**Written request:**
Output, word for word, every line from the start of the listing down to and including the line that contains "housing on top."; include nothing else.

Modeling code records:
━━━━━━━━━━━━━━━━━━━━
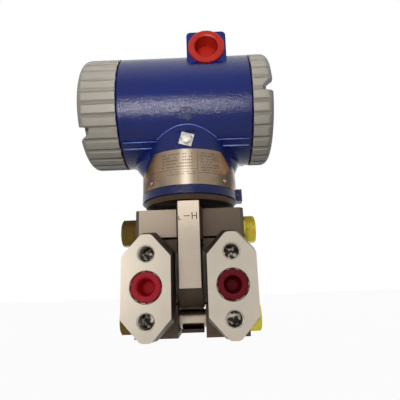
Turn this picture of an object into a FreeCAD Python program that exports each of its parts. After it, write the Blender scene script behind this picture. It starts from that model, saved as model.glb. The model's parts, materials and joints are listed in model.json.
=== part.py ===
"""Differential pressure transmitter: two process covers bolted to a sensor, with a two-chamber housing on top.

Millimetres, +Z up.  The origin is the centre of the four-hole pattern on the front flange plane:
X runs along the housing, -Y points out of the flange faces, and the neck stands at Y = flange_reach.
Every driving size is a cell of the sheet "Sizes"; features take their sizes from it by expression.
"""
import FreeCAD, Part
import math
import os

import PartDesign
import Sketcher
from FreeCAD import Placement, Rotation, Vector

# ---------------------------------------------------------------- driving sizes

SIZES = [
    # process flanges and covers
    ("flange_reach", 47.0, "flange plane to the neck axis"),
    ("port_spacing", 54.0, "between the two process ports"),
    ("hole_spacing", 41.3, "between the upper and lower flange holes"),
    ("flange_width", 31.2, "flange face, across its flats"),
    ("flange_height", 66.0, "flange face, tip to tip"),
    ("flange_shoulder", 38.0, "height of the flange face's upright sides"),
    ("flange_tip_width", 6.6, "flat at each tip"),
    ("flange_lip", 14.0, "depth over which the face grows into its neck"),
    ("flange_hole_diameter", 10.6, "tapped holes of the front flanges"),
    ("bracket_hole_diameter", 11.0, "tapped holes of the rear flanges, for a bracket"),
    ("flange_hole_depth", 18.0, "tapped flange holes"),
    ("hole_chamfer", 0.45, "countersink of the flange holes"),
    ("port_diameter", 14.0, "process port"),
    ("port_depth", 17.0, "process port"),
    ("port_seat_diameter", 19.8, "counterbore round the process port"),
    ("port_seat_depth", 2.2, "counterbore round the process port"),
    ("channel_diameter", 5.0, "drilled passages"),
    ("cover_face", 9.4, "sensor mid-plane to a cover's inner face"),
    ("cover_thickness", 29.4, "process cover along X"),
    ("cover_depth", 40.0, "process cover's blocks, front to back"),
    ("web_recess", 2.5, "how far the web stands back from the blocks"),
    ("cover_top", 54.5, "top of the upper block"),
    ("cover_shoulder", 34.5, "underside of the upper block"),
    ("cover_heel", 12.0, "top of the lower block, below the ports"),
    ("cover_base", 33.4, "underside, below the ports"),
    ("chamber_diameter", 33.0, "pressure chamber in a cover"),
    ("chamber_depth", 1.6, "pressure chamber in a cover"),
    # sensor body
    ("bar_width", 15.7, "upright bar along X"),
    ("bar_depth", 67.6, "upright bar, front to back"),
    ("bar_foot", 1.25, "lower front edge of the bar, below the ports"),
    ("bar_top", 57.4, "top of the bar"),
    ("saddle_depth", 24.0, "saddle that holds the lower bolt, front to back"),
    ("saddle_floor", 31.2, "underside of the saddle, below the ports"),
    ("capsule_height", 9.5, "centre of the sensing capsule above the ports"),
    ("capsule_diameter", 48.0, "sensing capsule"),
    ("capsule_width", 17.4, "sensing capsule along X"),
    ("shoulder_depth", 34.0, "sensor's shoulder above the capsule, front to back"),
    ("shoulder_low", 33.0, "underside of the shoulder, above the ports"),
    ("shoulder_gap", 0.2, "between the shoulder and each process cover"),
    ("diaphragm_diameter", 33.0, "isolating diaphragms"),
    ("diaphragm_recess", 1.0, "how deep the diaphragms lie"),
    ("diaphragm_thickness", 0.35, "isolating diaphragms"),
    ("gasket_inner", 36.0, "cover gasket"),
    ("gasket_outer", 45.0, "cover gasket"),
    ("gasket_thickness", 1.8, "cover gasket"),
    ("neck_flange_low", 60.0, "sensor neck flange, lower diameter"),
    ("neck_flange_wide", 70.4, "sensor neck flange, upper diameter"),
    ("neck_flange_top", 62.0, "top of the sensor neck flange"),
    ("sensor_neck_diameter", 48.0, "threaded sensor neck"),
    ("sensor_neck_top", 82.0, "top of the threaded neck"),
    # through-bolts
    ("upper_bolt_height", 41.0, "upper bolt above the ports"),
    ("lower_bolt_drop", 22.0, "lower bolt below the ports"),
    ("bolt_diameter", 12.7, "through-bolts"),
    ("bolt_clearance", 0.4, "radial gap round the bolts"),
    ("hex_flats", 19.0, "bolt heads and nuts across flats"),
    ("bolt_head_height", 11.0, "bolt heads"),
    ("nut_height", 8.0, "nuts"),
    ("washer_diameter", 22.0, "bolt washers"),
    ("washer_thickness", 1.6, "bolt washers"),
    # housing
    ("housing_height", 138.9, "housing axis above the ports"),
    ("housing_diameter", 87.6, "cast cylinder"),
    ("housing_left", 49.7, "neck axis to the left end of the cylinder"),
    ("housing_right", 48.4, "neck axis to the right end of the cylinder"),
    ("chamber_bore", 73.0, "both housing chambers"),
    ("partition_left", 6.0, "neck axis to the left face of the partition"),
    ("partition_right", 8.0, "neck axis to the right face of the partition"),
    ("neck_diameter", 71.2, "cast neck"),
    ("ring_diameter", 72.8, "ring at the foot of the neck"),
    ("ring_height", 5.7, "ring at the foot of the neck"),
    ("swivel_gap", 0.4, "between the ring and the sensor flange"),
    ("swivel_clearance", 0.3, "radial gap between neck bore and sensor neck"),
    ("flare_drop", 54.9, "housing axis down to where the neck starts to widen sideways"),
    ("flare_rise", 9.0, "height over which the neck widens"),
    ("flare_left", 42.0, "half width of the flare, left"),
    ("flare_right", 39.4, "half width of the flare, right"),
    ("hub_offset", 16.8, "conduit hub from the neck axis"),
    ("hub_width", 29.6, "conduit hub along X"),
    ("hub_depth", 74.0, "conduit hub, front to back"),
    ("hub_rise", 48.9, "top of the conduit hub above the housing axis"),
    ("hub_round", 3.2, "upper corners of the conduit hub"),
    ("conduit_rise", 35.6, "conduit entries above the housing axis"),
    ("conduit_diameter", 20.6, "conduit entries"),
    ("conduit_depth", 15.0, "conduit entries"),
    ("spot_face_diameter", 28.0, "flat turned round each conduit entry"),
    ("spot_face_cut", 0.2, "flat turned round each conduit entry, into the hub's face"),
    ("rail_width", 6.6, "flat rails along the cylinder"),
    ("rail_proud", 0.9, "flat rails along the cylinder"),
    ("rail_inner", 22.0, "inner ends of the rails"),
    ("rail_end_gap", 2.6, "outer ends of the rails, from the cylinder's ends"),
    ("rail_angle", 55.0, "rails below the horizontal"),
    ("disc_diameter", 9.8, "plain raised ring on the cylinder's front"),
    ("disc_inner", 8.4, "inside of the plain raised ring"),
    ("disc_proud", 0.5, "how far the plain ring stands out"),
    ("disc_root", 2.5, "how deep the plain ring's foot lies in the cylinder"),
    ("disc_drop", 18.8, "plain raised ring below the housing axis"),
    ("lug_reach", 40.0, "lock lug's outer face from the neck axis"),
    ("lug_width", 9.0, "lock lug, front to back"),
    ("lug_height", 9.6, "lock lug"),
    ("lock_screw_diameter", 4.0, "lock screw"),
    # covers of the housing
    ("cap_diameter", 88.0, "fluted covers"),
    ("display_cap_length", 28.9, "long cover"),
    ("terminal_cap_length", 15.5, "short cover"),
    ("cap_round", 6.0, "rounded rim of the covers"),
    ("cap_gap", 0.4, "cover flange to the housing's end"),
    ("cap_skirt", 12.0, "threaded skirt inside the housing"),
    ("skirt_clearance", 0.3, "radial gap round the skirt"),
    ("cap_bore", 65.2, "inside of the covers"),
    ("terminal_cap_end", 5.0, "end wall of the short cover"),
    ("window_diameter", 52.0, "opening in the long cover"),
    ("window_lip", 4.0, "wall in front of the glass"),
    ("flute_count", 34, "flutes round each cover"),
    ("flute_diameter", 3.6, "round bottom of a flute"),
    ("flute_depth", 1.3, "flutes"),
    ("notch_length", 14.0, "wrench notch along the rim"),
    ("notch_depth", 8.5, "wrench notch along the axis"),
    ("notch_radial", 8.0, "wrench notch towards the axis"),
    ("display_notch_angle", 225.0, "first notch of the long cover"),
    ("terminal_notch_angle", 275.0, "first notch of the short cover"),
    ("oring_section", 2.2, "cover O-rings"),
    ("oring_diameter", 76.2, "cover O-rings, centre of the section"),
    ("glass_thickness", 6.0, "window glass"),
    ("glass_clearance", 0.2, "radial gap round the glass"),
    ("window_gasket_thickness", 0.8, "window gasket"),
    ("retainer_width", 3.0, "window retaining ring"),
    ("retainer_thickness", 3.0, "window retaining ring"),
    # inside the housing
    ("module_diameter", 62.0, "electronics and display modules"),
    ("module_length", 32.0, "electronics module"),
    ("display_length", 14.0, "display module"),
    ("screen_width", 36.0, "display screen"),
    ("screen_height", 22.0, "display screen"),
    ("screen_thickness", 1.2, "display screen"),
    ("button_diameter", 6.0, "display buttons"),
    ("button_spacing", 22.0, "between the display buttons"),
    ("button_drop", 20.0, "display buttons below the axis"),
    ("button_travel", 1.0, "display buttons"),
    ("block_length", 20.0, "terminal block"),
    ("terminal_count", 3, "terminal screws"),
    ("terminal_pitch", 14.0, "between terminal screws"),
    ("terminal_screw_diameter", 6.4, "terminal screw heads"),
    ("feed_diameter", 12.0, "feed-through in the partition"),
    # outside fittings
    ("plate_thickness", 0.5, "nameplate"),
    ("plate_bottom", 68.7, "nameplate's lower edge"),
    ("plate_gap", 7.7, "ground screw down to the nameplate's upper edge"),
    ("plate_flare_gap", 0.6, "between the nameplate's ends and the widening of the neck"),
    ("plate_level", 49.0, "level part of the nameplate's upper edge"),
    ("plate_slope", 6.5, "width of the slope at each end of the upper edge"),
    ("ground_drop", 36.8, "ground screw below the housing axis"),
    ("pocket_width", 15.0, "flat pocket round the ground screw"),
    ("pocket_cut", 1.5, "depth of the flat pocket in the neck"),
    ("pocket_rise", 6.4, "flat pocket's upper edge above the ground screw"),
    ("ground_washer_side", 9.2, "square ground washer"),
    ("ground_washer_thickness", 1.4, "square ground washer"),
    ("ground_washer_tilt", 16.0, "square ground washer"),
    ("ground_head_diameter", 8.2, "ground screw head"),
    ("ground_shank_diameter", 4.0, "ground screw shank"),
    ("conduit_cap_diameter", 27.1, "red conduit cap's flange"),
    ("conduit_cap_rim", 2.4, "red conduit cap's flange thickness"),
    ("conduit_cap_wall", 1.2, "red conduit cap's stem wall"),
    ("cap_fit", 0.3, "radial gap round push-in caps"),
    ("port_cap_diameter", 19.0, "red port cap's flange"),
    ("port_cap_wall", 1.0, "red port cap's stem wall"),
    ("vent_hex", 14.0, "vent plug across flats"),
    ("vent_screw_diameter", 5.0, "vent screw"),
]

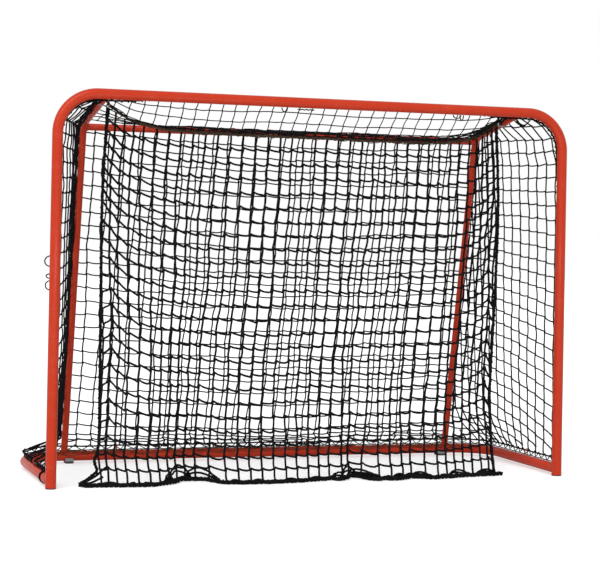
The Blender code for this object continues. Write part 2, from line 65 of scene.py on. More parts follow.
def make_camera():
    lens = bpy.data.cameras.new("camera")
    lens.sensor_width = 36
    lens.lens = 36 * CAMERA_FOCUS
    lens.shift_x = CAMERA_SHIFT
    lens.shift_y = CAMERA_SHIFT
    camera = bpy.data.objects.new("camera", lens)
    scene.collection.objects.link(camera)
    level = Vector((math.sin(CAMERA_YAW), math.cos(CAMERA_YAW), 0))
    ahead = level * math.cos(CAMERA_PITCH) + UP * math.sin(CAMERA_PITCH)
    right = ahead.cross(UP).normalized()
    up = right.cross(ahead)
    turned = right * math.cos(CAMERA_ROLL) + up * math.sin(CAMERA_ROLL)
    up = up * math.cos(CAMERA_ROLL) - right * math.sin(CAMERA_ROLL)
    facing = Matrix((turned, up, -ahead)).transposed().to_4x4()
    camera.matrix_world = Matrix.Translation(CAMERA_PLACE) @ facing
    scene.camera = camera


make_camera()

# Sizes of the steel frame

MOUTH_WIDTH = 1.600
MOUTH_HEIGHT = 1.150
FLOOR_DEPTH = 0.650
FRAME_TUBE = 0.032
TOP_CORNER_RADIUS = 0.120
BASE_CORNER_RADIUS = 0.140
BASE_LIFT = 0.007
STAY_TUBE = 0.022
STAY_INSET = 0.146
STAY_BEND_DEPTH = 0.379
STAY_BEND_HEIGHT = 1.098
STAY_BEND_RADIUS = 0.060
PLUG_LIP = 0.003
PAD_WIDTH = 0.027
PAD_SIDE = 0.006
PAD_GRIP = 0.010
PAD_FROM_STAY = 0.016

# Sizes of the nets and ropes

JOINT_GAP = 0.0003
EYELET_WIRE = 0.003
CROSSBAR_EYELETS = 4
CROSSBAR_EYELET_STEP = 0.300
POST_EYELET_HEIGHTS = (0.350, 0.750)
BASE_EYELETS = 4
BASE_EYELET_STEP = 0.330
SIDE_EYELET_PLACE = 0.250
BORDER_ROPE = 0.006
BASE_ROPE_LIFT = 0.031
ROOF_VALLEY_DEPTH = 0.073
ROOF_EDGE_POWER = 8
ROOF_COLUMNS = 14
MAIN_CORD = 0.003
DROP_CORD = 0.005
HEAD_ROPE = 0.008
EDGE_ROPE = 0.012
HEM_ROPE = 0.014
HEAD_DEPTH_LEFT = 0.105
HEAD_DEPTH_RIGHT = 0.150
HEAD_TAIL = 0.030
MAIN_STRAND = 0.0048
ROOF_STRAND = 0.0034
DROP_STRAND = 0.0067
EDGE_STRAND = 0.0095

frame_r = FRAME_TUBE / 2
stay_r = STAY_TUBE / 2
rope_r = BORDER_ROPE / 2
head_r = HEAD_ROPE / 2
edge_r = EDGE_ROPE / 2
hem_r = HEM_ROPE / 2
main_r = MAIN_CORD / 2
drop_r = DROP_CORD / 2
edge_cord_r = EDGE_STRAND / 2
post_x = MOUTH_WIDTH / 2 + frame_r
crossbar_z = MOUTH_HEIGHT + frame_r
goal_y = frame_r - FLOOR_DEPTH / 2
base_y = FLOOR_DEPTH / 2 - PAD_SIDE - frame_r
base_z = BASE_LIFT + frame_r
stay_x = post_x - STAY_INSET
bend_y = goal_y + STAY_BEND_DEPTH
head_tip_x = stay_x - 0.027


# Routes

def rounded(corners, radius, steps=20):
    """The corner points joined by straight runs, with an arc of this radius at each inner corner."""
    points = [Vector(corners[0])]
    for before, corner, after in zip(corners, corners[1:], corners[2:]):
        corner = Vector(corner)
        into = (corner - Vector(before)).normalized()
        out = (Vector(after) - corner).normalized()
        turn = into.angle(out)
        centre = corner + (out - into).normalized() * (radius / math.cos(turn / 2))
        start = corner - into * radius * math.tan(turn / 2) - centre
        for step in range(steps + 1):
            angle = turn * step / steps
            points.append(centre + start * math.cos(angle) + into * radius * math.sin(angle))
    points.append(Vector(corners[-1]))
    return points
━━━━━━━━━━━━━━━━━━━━
**Exercise result:**
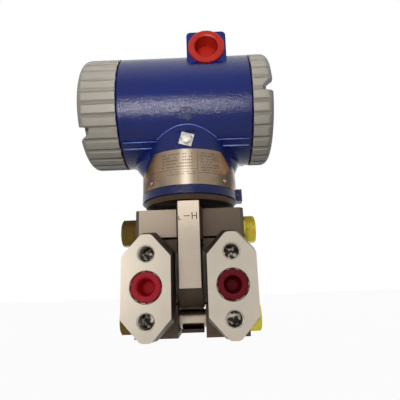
Turn this picture of an object into a FreeCAD Python program that exports each of its parts. After it, write the Blender scene script behind this picture. It starts from that model, saved as model.glb. The model's parts, materials and joints are listed in model.json.
=== part.py ===
"""Differential pressure transmitter: two process covers bolted to a sensor, with a two-chamber housing on top.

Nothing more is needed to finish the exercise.